Awarded $25,000 for the period 8/1/11 to 12/31/11
Source: National Endowment for the Humanities (NEH)
ACTIV-ES will be the first electronic resource to compile the language of common, everyday life for three linguistically, culturally, and geographically distinct communities—Spain, Mexico, and Argentina. It will provide scholars, instructors, students, and other interested parties with a rich cross-linguistic and cross-cultural analysis of current patterns and themes in the Hispanic world. A series of planning sessions bringing together experts in linguistics, pedagogy, computer science, and psychology will guide the technical and theoretical steps to optimize ACTIV-ES for applications in second-language pedagogy and enable heretofore impossible contemporary humanistic understanding and other interdisciplinary connections. During the grant period and beyond, WFU IT personnel and services will optimize integration of the resulting resource into humanistic research on campus and ensure free access to national and international public and scholars. This activity is expected to generate critical feedback on areas for improvement and inform a Level 2 proposal to add size, attributes, and a web interface to enable flexible public and scholarly access to the corpus.

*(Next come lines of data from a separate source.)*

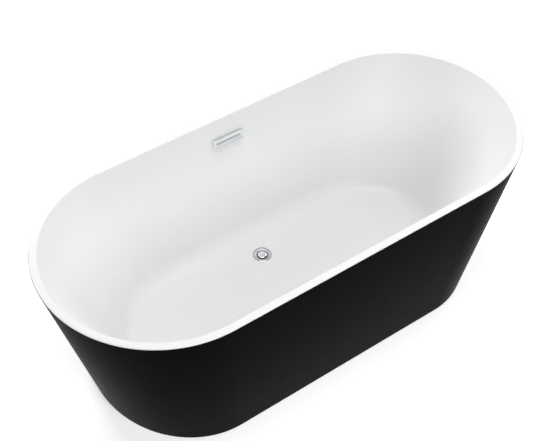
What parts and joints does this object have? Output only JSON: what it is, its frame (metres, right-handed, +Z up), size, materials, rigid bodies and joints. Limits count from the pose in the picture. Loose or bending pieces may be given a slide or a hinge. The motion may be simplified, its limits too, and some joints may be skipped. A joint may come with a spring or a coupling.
{
  "type": "freestanding bathtub",
  "caption": "Freestanding oval bathtub: white basin in a tapered black skirt, with slotted overflow, push-to-open drain stopper and levelling feet under a steel frame.",
  "frame": {"origin": "on the floor, under the middle of the tub", "axes": "+X along the tub, +Y across it towards the overflow, +Z up"},
  "size_m": [1.7, 0.75, 0.58],
  "materials": {
    "white_acrylic": "soft gloss white sanitary acrylic",
    "black_acrylic": "satin black acrylic",
    "fibreglass": "sprayed glass-fibre reinforcement, rough back",
    "bond": "cured adhesive seam",
    "board": "plywood",
    "frame_paint": "powder-coated steel",
    "zinc_steel": "zinc-plated steel",
    "chrome": "polished chrome",
    "black_rubber": "matte rubber",
    "pipe_plastic": "moulded polypropylene",
    "hose_plastic": "ribbed grey polyethylene hose",
    "brass": "turned brass",
    "spring_steel": "stainless spring steel",
    "pad_plastic": "black nylon"
  },
  "bodies": {
    "tub": {"base_board": "board", "basin_fibreglass": "fibreglass", "basin_shell": "white_acrylic", "bracket_bolts": "zinc_steel", "bracket_screws": "zinc_steel", "crossbar_centre": "frame_paint", "crossbar_left": "frame_paint", "crossbar_right": "frame_paint", "drain_bottom_gasket": "black_rubber", "drain_flange": "chrome", "drain_shoe": "pipe_plastic", "drain_top_gasket": "black_rubber", "frame_rail_back": "frame_paint", "frame_rail_front": "frame_paint", "frame_screws": "zinc_steel", "hose_clamps": "spring_steel", "lock_nuts": "zinc_steel", "outer_skirt": "black_acrylic", "overflow_body": "pipe_plastic", "overflow_cover": "chrome", "overflow_gasket": "black_rubber", "overflow_hose": "hose_plastic", "overflow_retainer": "zinc_steel", "overflow_screws": "zinc_steel", "rim_bond": "bond", "skirt_block_1": "board", "skirt_block_2": "board", "skirt_block_3": "board", "skirt_block_4": "board", "skirt_bracket_1": "zinc_steel", "skirt_bracket_2": "zinc_steel", "skirt_bracket_3": "zinc_steel", "skirt_bracket_4": "zinc_steel", "skirt_fibreglass": "fibreglass", "stopper_cartridge": "brass", "stopper_spring": "spring_steel", "tail_nut": "pipe_plastic", "tail_pipe": "chrome", "tail_washer": "black_rubber", "weld_nuts": "zinc_steel"},
    "stopper": {"stopper_cap": "chrome", "stopper_seal": "black_rubber", "stopper_stem": "brass"},
    "foot_1_pad": {"foot_pad_1": "pad_plastic"},
    "foot_1_stud": {"foot_stud_1": "zinc_steel"},
    "foot_2_pad": {"foot_pad_2": "pad_plastic"},
    "foot_2_stud": {"foot_stud_2": "zinc_steel"},
    "foot_3_pad": {"foot_pad_3": "pad_plastic"},
    "foot_3_stud": {"foot_stud_3": "zinc_steel"},
    "foot_4_pad": {"foot_pad_4": "pad_plastic"},
    "foot_4_stud": {"foot_stud_4": "zinc_steel"},
    "foot_5_pad": {"foot_pad_5": "pad_plastic"},
    "foot_5_stud": {"foot_stud_5": "zinc_steel"}
  },
  "joints": [
    {"name": "stopper_lift", "type": "slide", "parent": "tub", "child": "stopper", "axis": [0, 0, 1], "range_m": [0, 0.008], "deforming": ["stopper_spring"]},
    {"name": "foot_1_height", "type": "slide", "parent": "tub", "child": "foot_1_pad", "axis": [0, 0, 1], "range_m": [-0.02, 0]},
    {"name": "foot_1_screw", "type": "hinge", "parent": "foot_1_pad", "child": "foot_1_stud", "pos_m": [-0.38, -0.25, 0.03], "axis": [0, 0, 1], "range_deg": [-4114.29, 0]},
    {"name": "foot_2_height", "type": "slide", "parent": "tub", "child": "foot_2_pad", "axis": [0, 0, 1], "range_m": [-0.02, 0]},
    {"name": "foot_2_screw", "type": "hinge", "parent": "foot_2_pad", "child": "foot_2_stud", "pos_m": [0.38, -0.25, 0.03], "axis": [0, 0, 1], "range_deg": [-4114.29, 0]},
    {"name": "foot_3_height", "type": "slide", "parent": "tub", "child": "foot_3_pad", "axis": [0, 0, 1], "range_m": [-0.02, 0]},
    {"name": "foot_3_screw", "type": "hinge", "parent": "foot_3_pad", "child": "foot_3_stud", "pos_m": [0.38, 0.25, 0.03], "axis": [0, 0, 1], "range_deg": [-4114.29, 0]},
    {"name": "foot_4_height", "type": "slide", "parent": "tub", "child": "foot_4_pad", "axis": [0, 0, 1], "range_m": [-0.02, 0]},
    {"name": "foot_4_screw", "type": "hinge", "parent": "foot_4_pad", "child": "foot_4_stud", "pos_m": [-0.38, 0.25, 0.03], "axis": [0, 0, 1], "range_deg": [-4114.29, 0]},
    {"name": "foot_5_height", "type": "slide", "parent": "tub", "child": "foot_5_pad", "axis": [0, 0, 1], "range_m": [-0.02, 0]},
    {"name": "foot_5_screw", "type": "hinge", "parent": "foot_5_pad", "child": "foot_5_stud", "pos_m": [0, 0, 0.03], "axis": [0, 0, 1], "range_deg": [-4114.29, 0]}
  ],
  "couplings": [
    {"joint": "foot_1_screw", "follows": "foot_1_height", "rad_per_m": 3590.4},
    {"joint": "foot_2_screw", "follows": "foot_2_height", "rad_per_m": 3590.4},
    {"joint": "foot_3_screw", "follows": "foot_3_height", "rad_per_m": 3590.4},
    {"joint": "foot_4_screw", "follows": "foot_4_height", "rad_per_m": 3590.4},
    {"joint": "foot_5_screw", "follows": "foot_5_height", "rad_per_m": 3590.4}
  ]
}
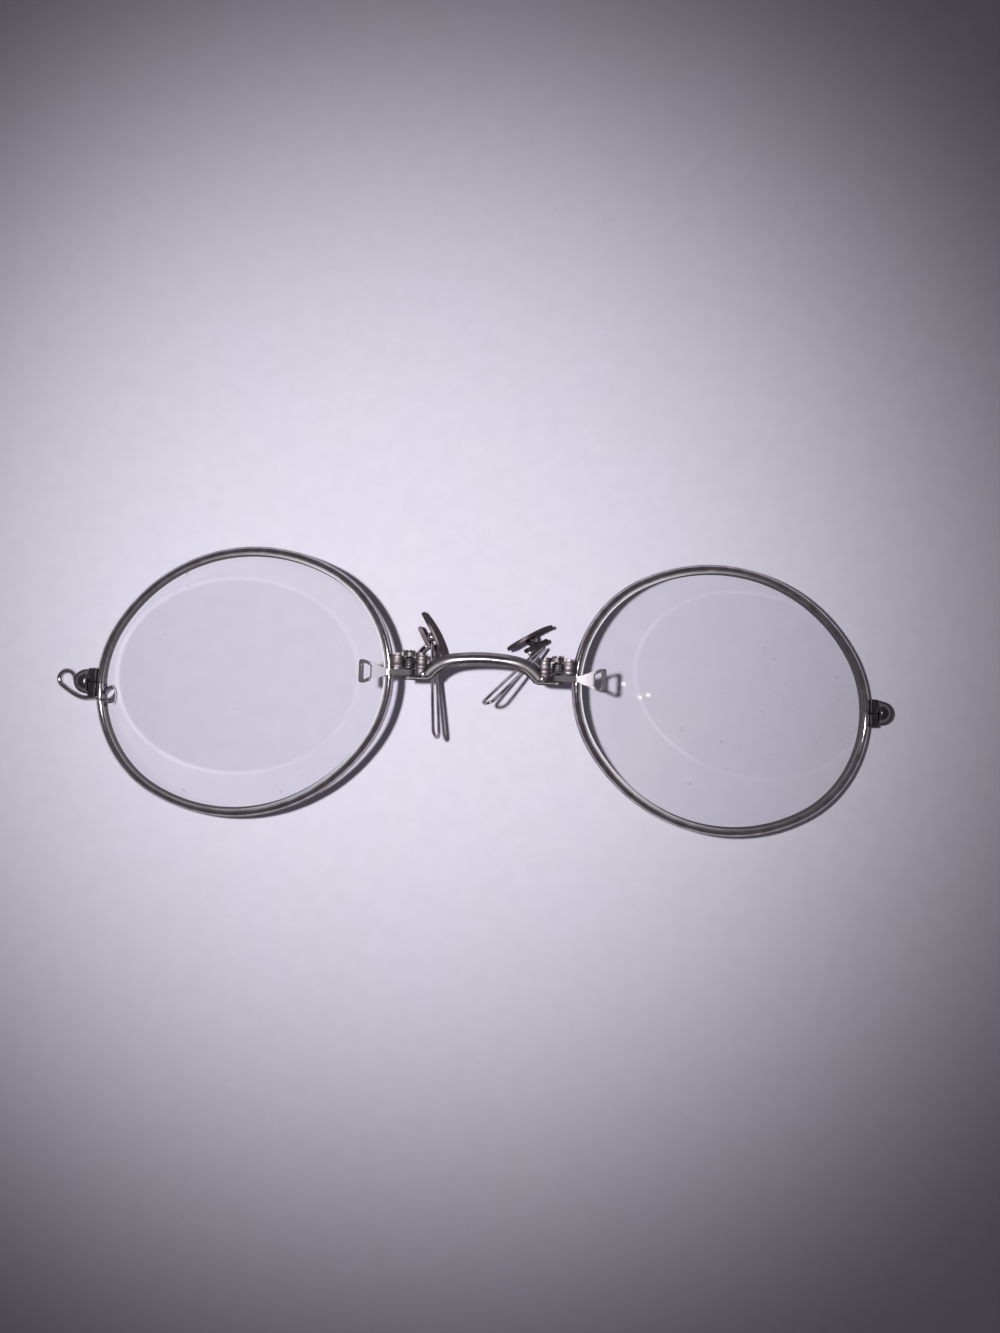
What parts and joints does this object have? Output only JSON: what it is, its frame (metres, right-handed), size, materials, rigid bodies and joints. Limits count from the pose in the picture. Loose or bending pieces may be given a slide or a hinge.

Awarded 6-month Contemplative Practice Fellowship
Source: American Council of Learned Societies
Sol Miguel-Prendes, Associate Professor of Romance Languages, has been awarded an American Council of Learned Societies (ACLS) Contemplative Practice Fellowship. It is one of ten awarded nationally each year “to advance scholarship and to encourage innovative course research” that will “restore and renew the critical contribution that contemplative practices can make to the life of the mind.” Dr. Miguel-Prendes won the single award for literature this year.
The course she is designing, “Contemplative Practices and Literary Creation,” is based on research for a book and will be taught initially to advanced undergraduate Spanish students. It examines three central images-the journey, the locus amoenus, and the inner city-as they are used in religious and lay texts in Castilian, Catalan, and other European contexts. The course is primarily devoted to the Middle Ages but will incorporate texts extending into the twentieth century.
(NEH) Summer Institute, Barcelona, 2012.
Dr. Morosini will write two chapters of her book, Whispers of the Dove, which examines representations of the prophet Muhammad in fourteenth and fifteenth-century Italy. It starts from canto XXVIII of The Inferno, where Dante features a peculiar punishment for Muhammad among the schismatic, and a Western legend, first mentioned in Vincent of Beauvais’s Speculum historiale, that describes a malicious religious figure who, to convince the masses that Muhammad has been elected the new Moses by the Holy Spirit, trains a dove to peck at his ear. Another legend, more popular in France than in Italy, involves a bull, trained to carry the book of the new religion between its horns. Whispers of the Dove examines these stories and images to explore the prejudice that Christian intellectuals in Byzantium transmitted to Western Europe.
Awarded $40K for the period 2003-2004
Source: Harvard University Villa I Tatti Fellowship
Roberta Morosini, Assistant Professor of Romance Languages, is among 15 candidates nationally to win an I Tatti Fellowship for Italian Renaissance studies from Harvard University. She will study in Florence as a Francesco De Dombrowski Fellow. Two people are chosen for each discipline, including literature, history, and art history.
In addition to a $40K stipend and residence at the villa during the 2003/2004 academic year, Dr. Morosini will receive a $1,500 grant from the Lila Wallace – Reader’s Digest Fund to lecture on her work and to submit an article to I Tatti Studies in the two years following the stay.
Dr. Morosini will investigate “What about the ‘Franceschi romanzi’? From France to Italy and Italy to France. The Rewriting of French Models in Boccaccio’s Neapolitan vernacular works: Filocolo (1336-39), Filostrato (1338), and Teseida (1339-41) and a French rewriting of the Filocolo: Le Philocope (1555) by Adrien Seuin.” Franceschi romanzi refers to the Old French romances mentioned by one of Boccaccio’s heroines, the love-struck Fiammetta in the Elegia di Madonna Fiammetta. Dr. Morosini will examine the French romances reworked by Boccaccio as well as the first French edition of the Filocolo, which Boccaccio had originally rewritten and adapted from the Old French Floire et Blancheflor.